Scripts that build objects:

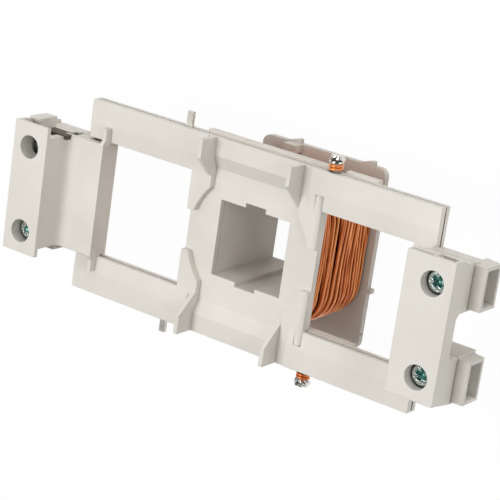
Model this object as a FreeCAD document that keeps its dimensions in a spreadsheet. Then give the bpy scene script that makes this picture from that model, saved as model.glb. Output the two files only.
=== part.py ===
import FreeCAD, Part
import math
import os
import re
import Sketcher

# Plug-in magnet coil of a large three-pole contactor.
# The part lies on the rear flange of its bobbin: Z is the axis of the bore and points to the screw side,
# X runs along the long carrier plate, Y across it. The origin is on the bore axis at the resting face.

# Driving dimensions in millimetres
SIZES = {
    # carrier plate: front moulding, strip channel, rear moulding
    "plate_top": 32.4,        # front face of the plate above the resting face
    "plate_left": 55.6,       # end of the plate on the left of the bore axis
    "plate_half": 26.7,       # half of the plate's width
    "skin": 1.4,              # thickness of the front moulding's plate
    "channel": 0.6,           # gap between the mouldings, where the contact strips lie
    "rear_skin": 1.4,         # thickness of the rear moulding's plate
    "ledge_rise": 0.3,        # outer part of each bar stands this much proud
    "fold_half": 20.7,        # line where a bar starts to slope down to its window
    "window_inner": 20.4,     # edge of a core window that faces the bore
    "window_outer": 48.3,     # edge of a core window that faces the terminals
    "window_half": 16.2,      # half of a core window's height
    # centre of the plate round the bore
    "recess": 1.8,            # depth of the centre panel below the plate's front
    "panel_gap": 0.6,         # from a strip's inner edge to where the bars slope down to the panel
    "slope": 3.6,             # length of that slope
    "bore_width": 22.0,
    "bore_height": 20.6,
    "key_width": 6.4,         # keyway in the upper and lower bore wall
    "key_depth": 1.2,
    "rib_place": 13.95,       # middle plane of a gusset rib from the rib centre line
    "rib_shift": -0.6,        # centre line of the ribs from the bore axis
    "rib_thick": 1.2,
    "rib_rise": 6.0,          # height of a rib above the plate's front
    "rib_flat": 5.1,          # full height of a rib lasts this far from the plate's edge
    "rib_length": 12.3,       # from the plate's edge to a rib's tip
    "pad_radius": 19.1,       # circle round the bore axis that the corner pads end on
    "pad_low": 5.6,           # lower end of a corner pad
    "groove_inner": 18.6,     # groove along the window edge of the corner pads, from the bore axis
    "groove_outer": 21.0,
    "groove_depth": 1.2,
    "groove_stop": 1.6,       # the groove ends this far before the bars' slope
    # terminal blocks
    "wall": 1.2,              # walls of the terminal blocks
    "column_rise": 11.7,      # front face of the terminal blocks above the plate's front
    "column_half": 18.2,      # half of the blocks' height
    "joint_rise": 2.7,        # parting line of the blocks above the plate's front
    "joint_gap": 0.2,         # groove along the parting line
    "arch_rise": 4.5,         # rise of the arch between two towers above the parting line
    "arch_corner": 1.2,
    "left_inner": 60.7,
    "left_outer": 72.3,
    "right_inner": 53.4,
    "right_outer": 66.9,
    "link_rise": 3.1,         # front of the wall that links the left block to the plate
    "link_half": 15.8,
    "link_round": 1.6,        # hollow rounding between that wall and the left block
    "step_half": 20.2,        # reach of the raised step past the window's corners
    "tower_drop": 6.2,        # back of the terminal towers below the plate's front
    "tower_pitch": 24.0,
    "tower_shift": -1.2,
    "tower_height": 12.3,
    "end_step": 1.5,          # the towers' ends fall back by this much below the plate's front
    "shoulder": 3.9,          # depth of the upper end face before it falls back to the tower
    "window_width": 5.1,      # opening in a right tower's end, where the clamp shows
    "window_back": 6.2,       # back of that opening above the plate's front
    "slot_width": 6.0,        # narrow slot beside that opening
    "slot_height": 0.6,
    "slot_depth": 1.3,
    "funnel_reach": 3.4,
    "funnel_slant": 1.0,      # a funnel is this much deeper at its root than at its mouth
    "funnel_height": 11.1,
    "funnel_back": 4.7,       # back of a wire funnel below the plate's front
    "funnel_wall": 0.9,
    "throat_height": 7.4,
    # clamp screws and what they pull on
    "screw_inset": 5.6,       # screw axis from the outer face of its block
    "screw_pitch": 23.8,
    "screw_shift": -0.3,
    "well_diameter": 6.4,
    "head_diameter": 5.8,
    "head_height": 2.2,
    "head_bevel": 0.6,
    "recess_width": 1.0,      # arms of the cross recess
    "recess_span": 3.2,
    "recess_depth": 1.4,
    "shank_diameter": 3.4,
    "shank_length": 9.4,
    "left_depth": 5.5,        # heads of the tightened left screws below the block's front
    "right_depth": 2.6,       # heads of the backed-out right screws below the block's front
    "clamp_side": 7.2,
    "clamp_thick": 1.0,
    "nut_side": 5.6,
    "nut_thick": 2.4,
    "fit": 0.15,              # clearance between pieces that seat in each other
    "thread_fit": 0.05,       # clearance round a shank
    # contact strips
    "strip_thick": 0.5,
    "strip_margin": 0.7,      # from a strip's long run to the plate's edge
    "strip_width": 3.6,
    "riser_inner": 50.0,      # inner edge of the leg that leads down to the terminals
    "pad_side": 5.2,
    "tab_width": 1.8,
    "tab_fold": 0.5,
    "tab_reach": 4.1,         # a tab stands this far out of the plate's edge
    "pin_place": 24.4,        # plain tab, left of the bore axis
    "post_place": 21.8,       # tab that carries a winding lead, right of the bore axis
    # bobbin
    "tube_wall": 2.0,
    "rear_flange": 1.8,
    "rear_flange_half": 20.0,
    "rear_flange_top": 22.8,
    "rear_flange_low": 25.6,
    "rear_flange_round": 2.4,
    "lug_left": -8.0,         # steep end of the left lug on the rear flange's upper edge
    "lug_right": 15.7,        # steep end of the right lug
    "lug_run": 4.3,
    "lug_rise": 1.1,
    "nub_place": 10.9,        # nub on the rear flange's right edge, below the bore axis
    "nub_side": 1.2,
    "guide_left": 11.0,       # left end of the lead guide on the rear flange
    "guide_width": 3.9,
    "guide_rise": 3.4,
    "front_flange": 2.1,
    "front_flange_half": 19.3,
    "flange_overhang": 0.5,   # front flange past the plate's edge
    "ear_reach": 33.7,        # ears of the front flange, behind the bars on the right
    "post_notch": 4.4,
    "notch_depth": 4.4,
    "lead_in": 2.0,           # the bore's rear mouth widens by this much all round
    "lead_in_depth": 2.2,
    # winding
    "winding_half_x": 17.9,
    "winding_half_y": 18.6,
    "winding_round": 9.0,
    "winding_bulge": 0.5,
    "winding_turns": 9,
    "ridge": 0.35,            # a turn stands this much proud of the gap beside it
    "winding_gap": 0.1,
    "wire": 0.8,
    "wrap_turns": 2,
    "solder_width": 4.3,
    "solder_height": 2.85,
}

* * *

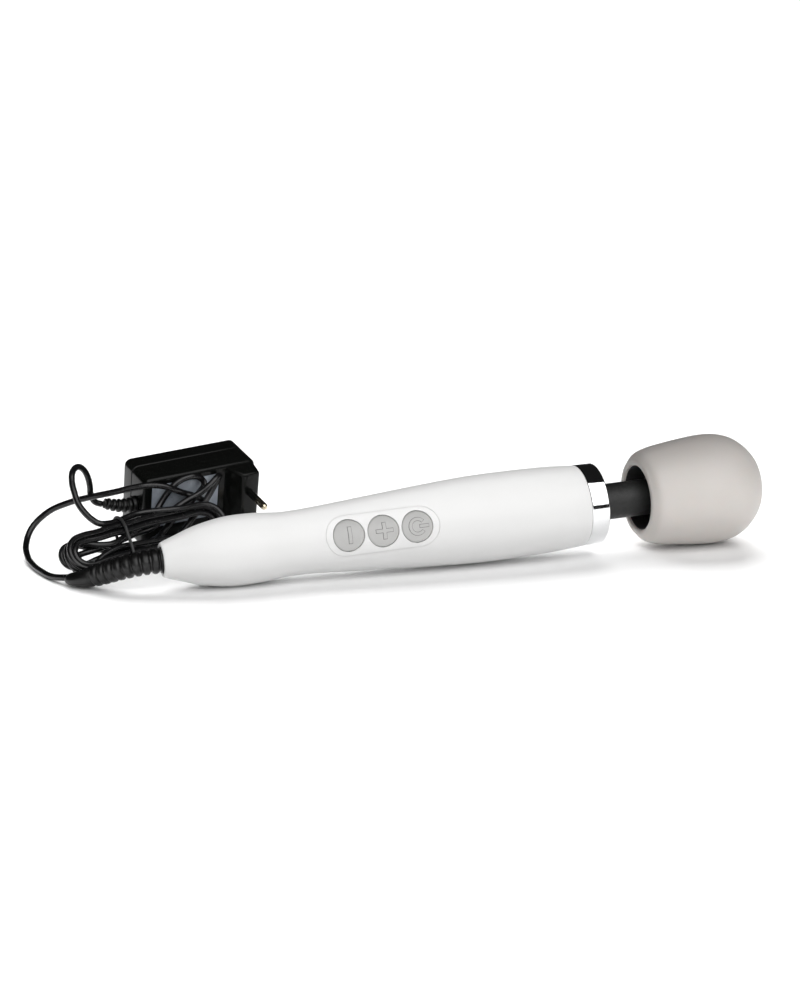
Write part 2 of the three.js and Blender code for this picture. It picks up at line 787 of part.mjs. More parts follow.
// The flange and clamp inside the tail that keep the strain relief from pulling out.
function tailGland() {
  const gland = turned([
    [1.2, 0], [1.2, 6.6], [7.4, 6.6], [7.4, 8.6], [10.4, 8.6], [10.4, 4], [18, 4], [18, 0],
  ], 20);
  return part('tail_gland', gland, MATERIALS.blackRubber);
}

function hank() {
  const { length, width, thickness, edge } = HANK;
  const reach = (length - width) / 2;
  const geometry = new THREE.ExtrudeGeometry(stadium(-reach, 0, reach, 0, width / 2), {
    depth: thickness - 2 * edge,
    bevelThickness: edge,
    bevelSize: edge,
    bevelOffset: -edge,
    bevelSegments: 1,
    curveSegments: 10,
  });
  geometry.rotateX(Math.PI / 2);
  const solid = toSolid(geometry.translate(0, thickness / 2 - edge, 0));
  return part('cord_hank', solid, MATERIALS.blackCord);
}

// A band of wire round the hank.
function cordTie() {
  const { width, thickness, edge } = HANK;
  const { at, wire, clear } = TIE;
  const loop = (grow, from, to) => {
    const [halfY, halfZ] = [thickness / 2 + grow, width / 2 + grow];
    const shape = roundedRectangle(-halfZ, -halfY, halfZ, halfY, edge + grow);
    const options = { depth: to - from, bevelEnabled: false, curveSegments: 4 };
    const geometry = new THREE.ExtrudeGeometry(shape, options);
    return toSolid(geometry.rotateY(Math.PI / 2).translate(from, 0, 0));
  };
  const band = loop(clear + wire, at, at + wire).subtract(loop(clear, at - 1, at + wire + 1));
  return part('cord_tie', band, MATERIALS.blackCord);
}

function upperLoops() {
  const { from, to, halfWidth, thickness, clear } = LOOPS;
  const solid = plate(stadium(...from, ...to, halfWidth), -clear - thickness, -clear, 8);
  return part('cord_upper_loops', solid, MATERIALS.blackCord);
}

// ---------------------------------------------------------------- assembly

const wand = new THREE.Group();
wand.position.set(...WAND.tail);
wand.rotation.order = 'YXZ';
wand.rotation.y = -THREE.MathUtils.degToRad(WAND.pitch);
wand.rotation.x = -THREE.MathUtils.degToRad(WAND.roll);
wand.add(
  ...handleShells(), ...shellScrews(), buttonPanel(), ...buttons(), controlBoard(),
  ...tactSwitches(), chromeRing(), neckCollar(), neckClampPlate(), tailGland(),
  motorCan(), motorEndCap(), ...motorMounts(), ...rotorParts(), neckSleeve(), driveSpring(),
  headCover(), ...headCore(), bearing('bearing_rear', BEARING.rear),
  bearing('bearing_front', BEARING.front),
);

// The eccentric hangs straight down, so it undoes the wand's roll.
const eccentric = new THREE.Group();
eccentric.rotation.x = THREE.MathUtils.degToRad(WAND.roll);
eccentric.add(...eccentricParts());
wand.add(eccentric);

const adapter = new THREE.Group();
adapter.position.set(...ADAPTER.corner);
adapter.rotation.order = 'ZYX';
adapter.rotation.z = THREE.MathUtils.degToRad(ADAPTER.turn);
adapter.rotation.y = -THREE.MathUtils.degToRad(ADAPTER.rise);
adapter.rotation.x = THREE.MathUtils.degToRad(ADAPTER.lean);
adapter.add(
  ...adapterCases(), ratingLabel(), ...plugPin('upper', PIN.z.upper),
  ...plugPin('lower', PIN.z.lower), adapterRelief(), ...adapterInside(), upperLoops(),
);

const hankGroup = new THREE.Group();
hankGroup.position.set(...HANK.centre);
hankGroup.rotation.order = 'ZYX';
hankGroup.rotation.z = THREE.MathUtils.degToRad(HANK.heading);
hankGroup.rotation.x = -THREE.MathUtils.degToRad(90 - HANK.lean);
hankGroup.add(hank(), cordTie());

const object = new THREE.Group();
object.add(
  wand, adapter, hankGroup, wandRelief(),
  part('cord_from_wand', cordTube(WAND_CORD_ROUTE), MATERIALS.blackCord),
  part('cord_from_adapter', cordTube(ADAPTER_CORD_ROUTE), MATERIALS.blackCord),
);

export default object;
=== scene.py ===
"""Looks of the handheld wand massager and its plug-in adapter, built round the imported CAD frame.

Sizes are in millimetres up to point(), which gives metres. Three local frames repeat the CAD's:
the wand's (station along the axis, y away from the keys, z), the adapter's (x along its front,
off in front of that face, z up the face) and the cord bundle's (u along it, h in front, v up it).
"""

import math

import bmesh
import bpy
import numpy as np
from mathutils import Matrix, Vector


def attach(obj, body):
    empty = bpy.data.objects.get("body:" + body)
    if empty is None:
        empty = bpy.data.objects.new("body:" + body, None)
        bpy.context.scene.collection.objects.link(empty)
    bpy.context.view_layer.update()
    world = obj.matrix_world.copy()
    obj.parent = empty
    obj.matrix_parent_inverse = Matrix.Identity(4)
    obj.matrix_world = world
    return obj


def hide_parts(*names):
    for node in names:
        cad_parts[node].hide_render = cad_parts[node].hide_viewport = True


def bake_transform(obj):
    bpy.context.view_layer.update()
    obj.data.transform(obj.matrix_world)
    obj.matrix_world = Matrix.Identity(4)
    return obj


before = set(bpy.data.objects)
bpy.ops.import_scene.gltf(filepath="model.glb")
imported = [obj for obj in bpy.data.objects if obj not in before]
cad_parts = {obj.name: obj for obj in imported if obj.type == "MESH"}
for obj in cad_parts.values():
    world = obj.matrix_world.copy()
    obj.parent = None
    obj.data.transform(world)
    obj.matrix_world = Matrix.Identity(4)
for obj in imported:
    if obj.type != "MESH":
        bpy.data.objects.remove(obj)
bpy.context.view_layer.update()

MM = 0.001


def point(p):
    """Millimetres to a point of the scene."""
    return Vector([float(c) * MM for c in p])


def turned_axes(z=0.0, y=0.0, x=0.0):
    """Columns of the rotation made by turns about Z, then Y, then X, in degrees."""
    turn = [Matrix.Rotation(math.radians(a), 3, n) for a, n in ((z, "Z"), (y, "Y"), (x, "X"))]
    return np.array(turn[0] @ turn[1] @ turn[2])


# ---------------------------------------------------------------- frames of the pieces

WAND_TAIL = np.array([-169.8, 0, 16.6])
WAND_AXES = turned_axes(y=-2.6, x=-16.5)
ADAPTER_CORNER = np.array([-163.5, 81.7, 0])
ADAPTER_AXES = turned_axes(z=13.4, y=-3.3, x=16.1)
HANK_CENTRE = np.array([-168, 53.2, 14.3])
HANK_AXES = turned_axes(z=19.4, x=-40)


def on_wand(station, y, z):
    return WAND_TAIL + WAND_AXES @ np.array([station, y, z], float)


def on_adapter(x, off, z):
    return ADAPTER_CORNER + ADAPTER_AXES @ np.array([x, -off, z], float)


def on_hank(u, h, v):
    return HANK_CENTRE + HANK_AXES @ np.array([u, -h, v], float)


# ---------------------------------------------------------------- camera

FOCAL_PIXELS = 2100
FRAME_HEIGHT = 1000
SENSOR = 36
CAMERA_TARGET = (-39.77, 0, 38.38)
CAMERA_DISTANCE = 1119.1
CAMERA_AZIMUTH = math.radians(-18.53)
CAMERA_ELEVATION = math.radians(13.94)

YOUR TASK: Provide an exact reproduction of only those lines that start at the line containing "the wand's roll." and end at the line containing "obj.matrix_parent_inverse = Matrix.Identity(4)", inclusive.

RESULT:
// The eccentric hangs straight down, so it undoes the wand's roll.
const eccentric = new THREE.Group();
eccentric.rotation.x = THREE.MathUtils.degToRad(WAND.roll);
eccentric.add(...eccentricParts());
wand.add(eccentric);

const adapter = new THREE.Group();
adapter.position.set(...ADAPTER.corner);
adapter.rotation.order = 'ZYX';
adapter.rotation.z = THREE.MathUtils.degToRad(ADAPTER.turn);
adapter.rotation.y = -THREE.MathUtils.degToRad(ADAPTER.rise);
adapter.rotation.x = THREE.MathUtils.degToRad(ADAPTER.lean);
adapter.add(
  ...adapterCases(), ratingLabel(), ...plugPin('upper', PIN.z.upper),
  ...plugPin('lower', PIN.z.lower), adapterRelief(), ...adapterInside(), upperLoops(),
);

const hankGroup = new THREE.Group();
hankGroup.position.set(...HANK.centre);
hankGroup.rotation.order = 'ZYX';
hankGroup.rotation.z = THREE.MathUtils.degToRad(HANK.heading);
hankGroup.rotation.x = -THREE.MathUtils.degToRad(90 - HANK.lean);
hankGroup.add(hank(), cordTie());

const object = new THREE.Group();
object.add(
  wand, adapter, hankGroup, wandRelief(),
  part('cord_from_wand', cordTube(WAND_CORD_ROUTE), MATERIALS.blackCord),
  part('cord_from_adapter', cordTube(ADAPTER_CORD_ROUTE), MATERIALS.blackCord),
);

export default object;
=== scene.py ===
"""Looks of the handheld wand massager and its plug-in adapter, built round the imported CAD frame.

Sizes are in millimetres up to point(), which gives metres. Three local frames repeat the CAD's:
the wand's (station along the axis, y away from the keys, z), the adapter's (x along its front,
off in front of that face, z up the face) and the cord bundle's (u along it, h in front, v up it).
"""

import math

import bmesh
import bpy
import numpy as np
from mathutils import Matrix, Vector


def attach(obj, body):
    empty = bpy.data.objects.get("body:" + body)
    if empty is None:
        empty = bpy.data.objects.new("body:" + body, None)
        bpy.context.scene.collection.objects.link(empty)
    bpy.context.view_layer.update()
    world = obj.matrix_world.copy()
    obj.parent = empty
    obj.matrix_parent_inverse = Matrix.Identity(4)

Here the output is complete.